El recorte genérico se encuentra ligado a
modelos estéticos, historiográficos, a presupuestos subyacentes que avalan
dichas agrupaciones arbitrarias, aunque tan naturalizadas y legitimadas que
parecieran no serlo. De este modo, no me parece posible comprender los géneros
artísticos disociados de las prácticas del poder hegemónico, de sus
estrategias, siendo que la delimitación de estos requiere necesariamente el
establecimiento y aceptación de convenciones representativas, de temáticas
privilegiadas, la definición de un modo de ver y sus leyes de composición, la
implantación de estereotipos. Cada género artístico implica que liguemos
determinado objeto/figura/sujeto de la representación, su disposición en el
espacio compositivo y su relación con otros elementos representados a un tema o
asunto en particular. Actúa metonímicamente: tomamos la representación de un
rostro por un “retrato”, tres frutas en una mesa por una “naturaleza muerta”,
una montaña, un bosque por un “paisaje”. Y, al revés, cuando sin haber visto
aún una obra, nos nombran un género pictórico determinado esto proyecta en
nuestro imaginario un horizonte de expectativas concreto, definiendo a priori
qué es lo que podemos esperar ver en dicha obra: una “pintura mitológica” no es
lo mismo que una “histórica”. Estos vínculos están habilitados por aquel
conjunto normativo de posibles específico de ese género, es decir, todo aquello
que se asemeja a aquello otro ya representado y ya aceptado dentro de las leyes
de dicho género. Decimos que una obra es un retrato, porque ya vimos muchas
otras obras que, nos dijeron, son retratos y que disponen al sujeto de un modo
determinado y no de otro (si el “retratado” estuviese representado en un tamaño
minúsculo, perdido en medio de una gran extensión de naturaleza la obra
dejaría, entonces, de ser “retrato” para convertirse en “paisaje”).
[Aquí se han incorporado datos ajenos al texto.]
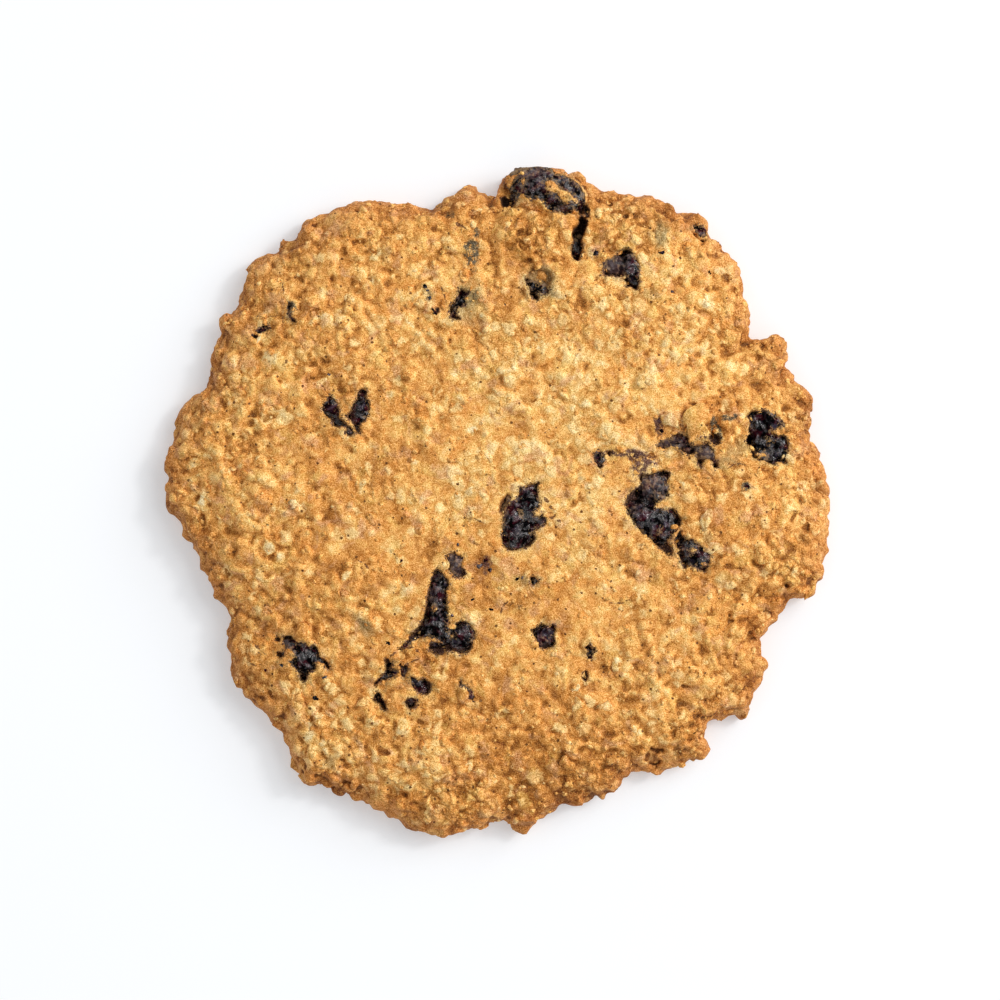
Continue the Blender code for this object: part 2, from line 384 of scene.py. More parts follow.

Sin embargo, a la vez que achatan, estas
fórmulas prefabricadas nos sirven para entender otros conflictos, más alejados
(o no) del Arte: el preguntarse, por ejemplo, por qué una producción estética
en particular, y no otra, se encasilla en determinado género y queda descartada
de otro (¿quién la encasilla, quién la descarta?); el analizar qué es lo que
queda incluido y excluido de estas burbujas genéricas y los motivos de dichas
elecciones o el cuestionar por qué se asentaron como hegemónicas determinadas
relaciones entre un modo de nombrar y un modo de representar, nos permite
correr la mirada hacia otros relatos y modos de analizar las obras de arte;
delimitar nuevos conjuntos, que responden a contextos y necesidades diversas.
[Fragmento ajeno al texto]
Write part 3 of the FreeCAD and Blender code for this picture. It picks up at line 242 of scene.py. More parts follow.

La historia del arte, sus estructuras, los estilos, los géneros son construcciones
-hechas por y para algo/alguien en concreto-, ligadas a intereses e ideologías.
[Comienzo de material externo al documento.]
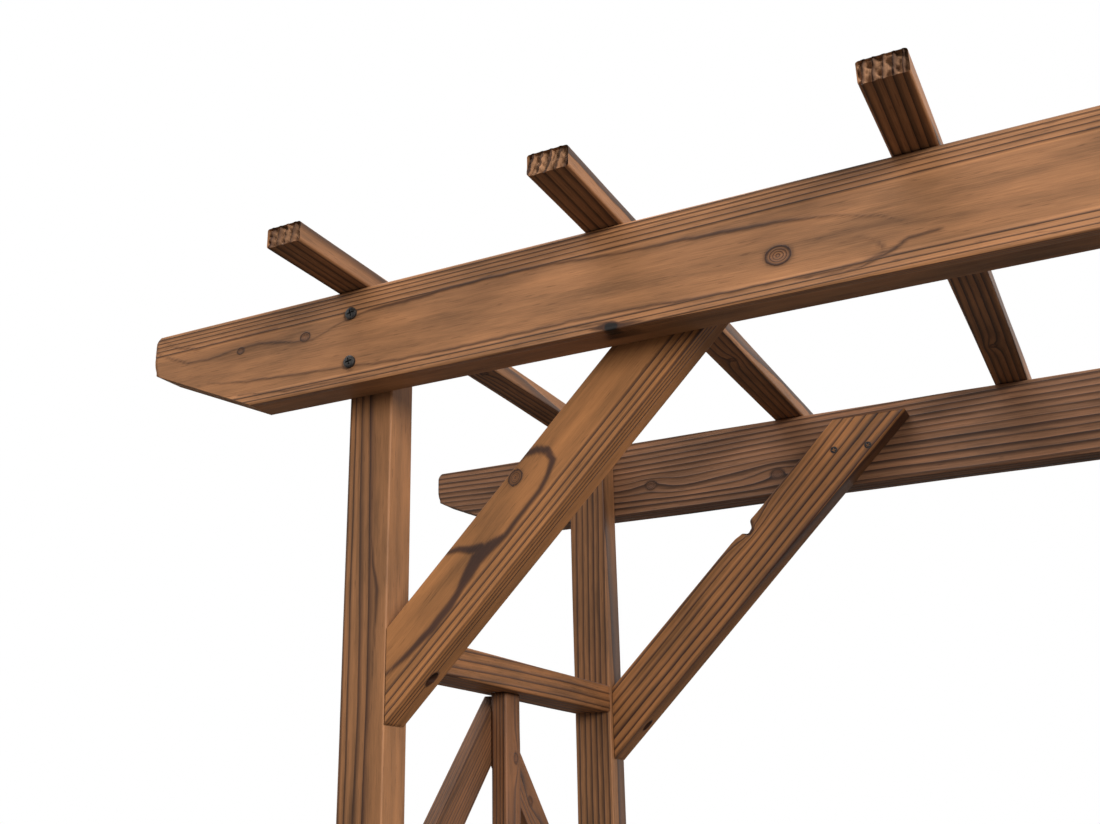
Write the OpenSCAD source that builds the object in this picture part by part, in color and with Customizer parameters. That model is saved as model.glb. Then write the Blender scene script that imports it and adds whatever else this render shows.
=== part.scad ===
// Garden arch of planed and heat-treated softwood: two side frames with a diamond lattice,
// two tapered beams screwed to the outer faces of the posts, rafters laid across the beams
// and a knee brace at 45 degrees in each corner. Origin on the ground below the centre of the
// arch, +X along the beams, -Y to the front, +Z up. Millimetres.

/* [Overall] */
// Height from the ground to the top of the rafters
total_height = 2050; // [1700:10:2600]
// Length of each beam, end to end
beam_length = 1432; // [1240:2:2400]
// Depth of the side frames, over the outer faces of the posts
frame_depth = 500; // [340:2:900]

/* [Beams] */
// Height of a beam
beam_height = 90; // [60:1:140]
// Thickness of a beam
beam_thickness = 34; // [20:1:50]
// Height of the square nose left at each beam end
beam_nose = 39; // [20:1:55]
// Length of the slanted cut under each beam end
beam_taper = 121; // [40:1:190]
// Radius of the eased corners at each beam end
nose_radius = 9; // [2:1:12]

/* [Posts] */
// Width of a post, along the beams
post_width = 45; // [35:1:90]
// Depth of a post, front to back
post_depth = 36; // [32:1:90]
// Distance from a beam end to the centre line of its posts
post_inset = 230; // [180:1:320]

/* [Rafters] */
// Width of a rafter
rafter_width = 35; // [25:1:60]
// Thickness of a rafter
rafter_thickness = 19; // [12:1:45]
// Length of a rafter beyond the outer face of each beam
rafter_overhang = 101; // [30:1:200]

/* [Knee braces] */
// Width of a brace, square to its length
brace_width = 56; // [35:1:80]
// Thickness of a brace
brace_thickness = 30; // [15:1:36]
// Distance from the top of the beam down to the head of a brace
brace_drop = 21; // [5:1:40]
// Distance from the top of the beam down to the foot of a brace
brace_reach = 377; // [260:1:470]
// Diameter of the pocket drilled in the lower edge of a brace
pocket_diameter = 10; // [6:1:14]
// Height of the pocket above the foot of the brace
pocket_rise = 36; // [32:1:60]
// Wood left between the bottom of the pocket and the post
pocket_floor = 16; // [8:1:24]
// Diameter of the screw hole from the pocket to the post
pilot_diameter = 4.5; // [3:0.5:6]

/* [Side lattice] */
// Height of a side rail
rail_height = 30; // [20:1:60]
// Distance from the top of the beam down to the top rail
top_rail_drop = 296; // [120:1:420]
// Distance from the ground up to the bottom rail
bottom_rail_rise = 170; // [60:1:400]
// Width of the centre upright of a bay
upright_width = 30; // [20:1:60]
// Thickness of the centre upright of a bay
upright_thickness = 18; // [10:1:25]
// Width of a diagonal slat
slat_width = 38; // [20:1:60]
// Thickness of a diagonal slat
slat_thickness = 15; // [8:1:19]
// Height over which the foot of a slat bears on its post
slat_bearing = 12; // [4:1:20]
// Gap left between the tips of neighbouring slats
slat_gap = 1; // [0.5:0.5:4]

/* [Finish] */
// Radius of the eased long edges of posts, rails, uprights and rafters
edge_radius = 2.5; // [1:0.5:4]

/* [Hidden] */

// sides, faces and halves of a bay
LEFT = -1;
RIGHT = 1;
FRONT = -1;
BACK = 1;
UPPER = 1;
LOWER = -1;

RAFTER_COUNT = 5;
BAY_COUNT = 3;
BRACE_ANGLE = 45;
ROUND = 48;
ARC_STEPS = 12;
OVERCUT = 1;

beam_top = total_height - rafter_thickness;
post_x = beam_length / 2 - post_inset;
post_inner_x = post_x - post_width / 2;
post_outer_x = post_x + post_width / 2;
rafter_pitch = 2 * post_x / (RAFTER_COUNT - 1);
rafter_length = frame_depth + 2 * (beam_thickness + rafter_overhang);
bay_width = frame_depth - 2 * post_depth;
rail_pitch = (beam_top - top_rail_drop - rail_height - bottom_rail_rise) / BAY_COUNT;
bay_height = rail_pitch - rail_height;
brace_foot_cut = brace_width / cos(BRACE_ANGLE);
brace_foot_z = beam_top - brace_reach;
brace_head_z = beam_top - brace_drop;

// Underside of the rail at a level, counted from 0 at the top.
function rail_underside(level) = beam_top - top_rail_drop - rail_height - level * rail_pitch;

// Mirrors its children to the left side.
module on_side(side) {
    mirror([side == LEFT ? 1 : 0, 0, 0]) children();
}

// Mirrors its children to the front.
module on_face(face) {
    mirror([0, face == FRONT ? 1 : 0, 0]) children();
}

// Rectangle centred on X, standing on Y = 0, with eased corners.
module eased_rectangle(width, height) {
    r = edge_radius;
    translate([r - width / 2, 0]) square([width - 2 * r, height]);
    translate([-width / 2, r]) square([width, height - 2 * r]);
    for (x = [r - width / 2, width / 2 - r], y = [r, height - r])
        translate([x, y]) circle(r = r, $fn = ROUND);
}

// Bar with eased long edges, standing on Z = 0, centred on X and Y.
module standing_bar(width, depth, length) {
    translate([0, -depth / 2, 0]) linear_extrude(height = length) eased_rectangle(width, depth);
}

// Bar with eased long edges along Y, lying on Z = 0, centred on X and Y.
module cross_bar(width, height, length) {
    rotate([90, 0, 0]) linear_extrude(height = length, center = true) eased_rectangle(width, height);
}

// Points of an arc about a centre, counter-clockwise between two angles.
function arc(centre, radius, start, end) = [
    for (i = [0:ARC_STEPS])
        let (angle = start + (end - start) * i / ARC_STEPS)
            centre + radius * [cos(angle), sin(angle)]
];

// Face of a beam: top edge on Y = 0, centred on X, with a slanted cut under each end.
module beam_outline() {
    centre_x = beam_length / 2 - nose_radius;
    taper_angle = atan2(beam_height - beam_nose, beam_taper);
    // the lower corner of the nose is eased between the plumb end and the slanted cut
    lower_y = nose_radius * tan((90 - taper_angle) / 2) - beam_nose;
    right_half = concat(
        [[beam_length / 2 - beam_taper, -beam_height]],
        arc([centre_x, lower_y], nose_radius, taper_angle - 90, 0),
        arc([centre_x, -nose_radius], nose_radius, 0, 90)
    );
    left_half = [for (i = [len(right_half) - 1:-1:0]) [-right_half[i].x, right_half[i].y]];
    polygon(concat(right_half, left_half));
}

// Beam lying against the outer faces of the two front or back posts.
module beam(face) {
    color("peru") on_face(face)
        translate([0, (frame_depth + beam_thickness) / 2, beam_top])
            rotate([90, 0, 0]) linear_extrude(height = beam_thickness, center = true) beam_outline();
}

// Post from the ground up to the top of the beams.
module post(side, face) {
    color("sienna") on_side(side) on_face(face)
        translate([post_x, (frame_depth - post_depth) / 2, 0])
            standing_bar(post_width, post_depth, beam_top);
}

// Rafter lying across both beams, counted from 1 at the left.
module rafter(number) {
    color("peru")
        translate([(number - 1) * rafter_pitch - post_x, 0, beam_top])
            cross_bar(rafter_width, rafter_thickness, rafter_length);
}

// Face of the right-hand brace in the XZ plane: plumb foot on the post, level head.
module brace_outline() {
    head_x = post_inner_x - (brace_head_z - brace_foot_z) / tan(BRACE_ANGLE);
    polygon([
        [post_inner_x, brace_foot_z],
        [post_inner_x, brace_foot_z + brace_foot_cut],
        [head_x + brace_foot_cut, brace_head_z],
        [head_x, brace_head_z],
    ]);
}

// Level screw hole through the foot of the right-hand brace, sunk as a pocket.
module pocket_hole() {
    translate([post_inner_x, 0, brace_foot_z + pocket_rise]) rotate([0, -90, 0]) {
        translate([0, 0, -OVERCUT])
            cylinder(d = pilot_diameter, h = pocket_floor + 2 * OVERCUT, $fn = ROUND);
        translate([0, 0, pocket_floor])
            cylinder(d = pocket_diameter, h = brace_width, $fn = ROUND);
    }
}

// Knee brace butted against the inner side of a post and lying against the beam.
module brace(side, face) {
    color("chocolate") on_side(side) on_face(face)
        translate([0, (frame_depth - brace_thickness) / 2, 0]) difference() {
            rotate([90, 0, 0]) linear_extrude(height = brace_thickness, center = true) brace_outline();
            pocket_hole();
        }
}

// Rail butted between the front and back posts of a side.
module rail(side, level) {
    color("sienna") on_side(side)
        translate([post_x, 0, rail_underside(level)])
            cross_bar(post_width, rail_height, bay_width);
}

// Centre upright of a bay, inside the slats and seated against them.
module upright(side, bay) {
    color("saddlebrown") on_side(side)
        translate([
            post_outer_x - slat_thickness - upright_thickness / 2,
            0,
            rail_underside(bay) - bay_height,
        ])
            standing_bar(upright_thickness, upright_width, bay_height);
}

// Slat from the middle of the upper rail down to the back post, in the YZ plane about the
// centre of the bay: plumb cuts at both ends and a level cut where it meets its mirror image.
module slat_outline() {
    run = bay_width / 2;
    rise = bay_height / 2;
    tip = slat_gap / 2;
    slope = (rise - slat_bearing) / run;
    plumb_width = slat_width * sqrt(1 + slope * slope);
    polygon([
        [tip, rise - slope * tip],
        [run, slat_bearing],
        [run, tip],
        [(rise - plumb_width - tip) / slope, tip],
        [tip, rise - plumb_width - slope * tip],
    ]);
}

// The two slats that spread from the centre of a bay's upper or lower rail to the posts.
module slats(side, bay, half) {
    color("chocolate") on_side(side)
        translate([post_outer_x - slat_thickness / 2, 0, rail_underside(bay) - bay_height / 2])
            mirror([0, 0, half == LOWER ? 1 : 0])
                for (face = [FRONT, BACK])
                    on_face(face) rotate([90, 0, 90])
                        linear_extrude(height = slat_thickness, center = true) slat_outline();
}

beam(FRONT);  // beam_front
beam(BACK);  // beam_back
post(LEFT, FRONT);  // post_front_left
post(RIGHT, FRONT);  // post_front_right
post(LEFT, BACK);  // post_back_left
post(RIGHT, BACK);  // post_back_right
rafter(1);  // rafter_1
rafter(2);  // rafter_2
rafter(3);  // rafter_3
rafter(4);  // rafter_4
rafter(5);  // rafter_5
brace(LEFT, FRONT);  // brace_front_left
brace(RIGHT, FRONT);  // brace_front_right
brace(LEFT, BACK);  // brace_back_left
brace(RIGHT, BACK);  // brace_back_right
rail(LEFT, 0);  // top_rail_left
rail(LEFT, 1);  // upper_rail_left
rail(LEFT, 2);  // lower_rail_left
rail(LEFT, 3);  // bottom_rail_left
rail(RIGHT, 0);  // top_rail_right
rail(RIGHT, 1);  // upper_rail_right
rail(RIGHT, 2);  // lower_rail_right
rail(RIGHT, 3);  // bottom_rail_right
upright(LEFT, 0);  // upright_top_left
upright(LEFT, 1);  // upright_middle_left
upright(LEFT, 2);  // upright_bottom_left
upright(RIGHT, 0);  // upright_top_right
upright(RIGHT, 1);  // upright_middle_right
upright(RIGHT, 2);  // upright_bottom_right
slats(LEFT, 0, UPPER);  // upper_slats_top_left
slats(LEFT, 0, LOWER);  // lower_slats_top_left
slats(LEFT, 1, UPPER);  // upper_slats_middle_left
slats(LEFT, 1, LOWER);  // lower_slats_middle_left
slats(LEFT, 2, UPPER);  // upper_slats_bottom_left
slats(LEFT, 2, LOWER);  // lower_slats_bottom_left
slats(RIGHT, 0, UPPER);  // upper_slats_top_right
slats(RIGHT, 0, LOWER);  // lower_slats_top_right
slats(RIGHT, 1, UPPER);  // upper_slats_middle_right
slats(RIGHT, 1, LOWER);  // lower_slats_middle_right
slats(RIGHT, 2, UPPER);  // upper_slats_bottom_right
slats(RIGHT, 2, LOWER);  // lower_slats_bottom_right
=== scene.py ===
import math

import bpy
import numpy as np
from mathutils import Matrix, Vector


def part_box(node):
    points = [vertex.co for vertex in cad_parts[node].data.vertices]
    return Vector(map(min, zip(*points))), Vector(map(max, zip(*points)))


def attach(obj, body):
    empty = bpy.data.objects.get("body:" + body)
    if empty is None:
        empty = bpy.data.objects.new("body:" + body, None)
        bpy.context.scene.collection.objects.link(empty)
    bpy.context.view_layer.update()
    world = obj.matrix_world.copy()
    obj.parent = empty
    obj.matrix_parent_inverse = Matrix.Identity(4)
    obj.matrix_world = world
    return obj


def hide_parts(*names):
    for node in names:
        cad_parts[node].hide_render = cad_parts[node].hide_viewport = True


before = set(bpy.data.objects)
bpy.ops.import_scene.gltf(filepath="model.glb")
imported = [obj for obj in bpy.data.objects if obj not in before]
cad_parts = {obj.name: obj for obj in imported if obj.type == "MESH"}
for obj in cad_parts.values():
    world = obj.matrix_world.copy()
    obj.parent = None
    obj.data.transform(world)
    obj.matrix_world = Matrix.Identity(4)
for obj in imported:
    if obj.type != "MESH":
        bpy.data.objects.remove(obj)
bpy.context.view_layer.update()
MM = 0.001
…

Repetir ciegamente categorías sin cuestionarlas o reflexionar sobre ellas antes
de aplicarlas es cómodo pero, siempre, peligroso: deshistoriza y acorta la mirada
al homogenizar elementos que son, al contrario, bien distintos entre sí. La
incomodidad mueve, nos hace preguntarnos y repreguntarnos, nos saca los puntos
de apoyo sólidos. Deberíamos, entonces, ser capaces de (re)utilizar los géneros
artísticos, no como elementos dados de una vez y para siempre, sino como
herramientas de trabajo, como medios para llegar a otros fines. Incorporar
aquello que quedó en los márgenes de lo genérico. Volver a hacer visibles las
elecciones que se invisibilizaron tras ellos, despojarlos de su universalidad y
rescatar su lugar de enunciación, su tiempo, su espacio, su voz. Los géneros
artísticos tradicionales son, finalmente, discursos de poder.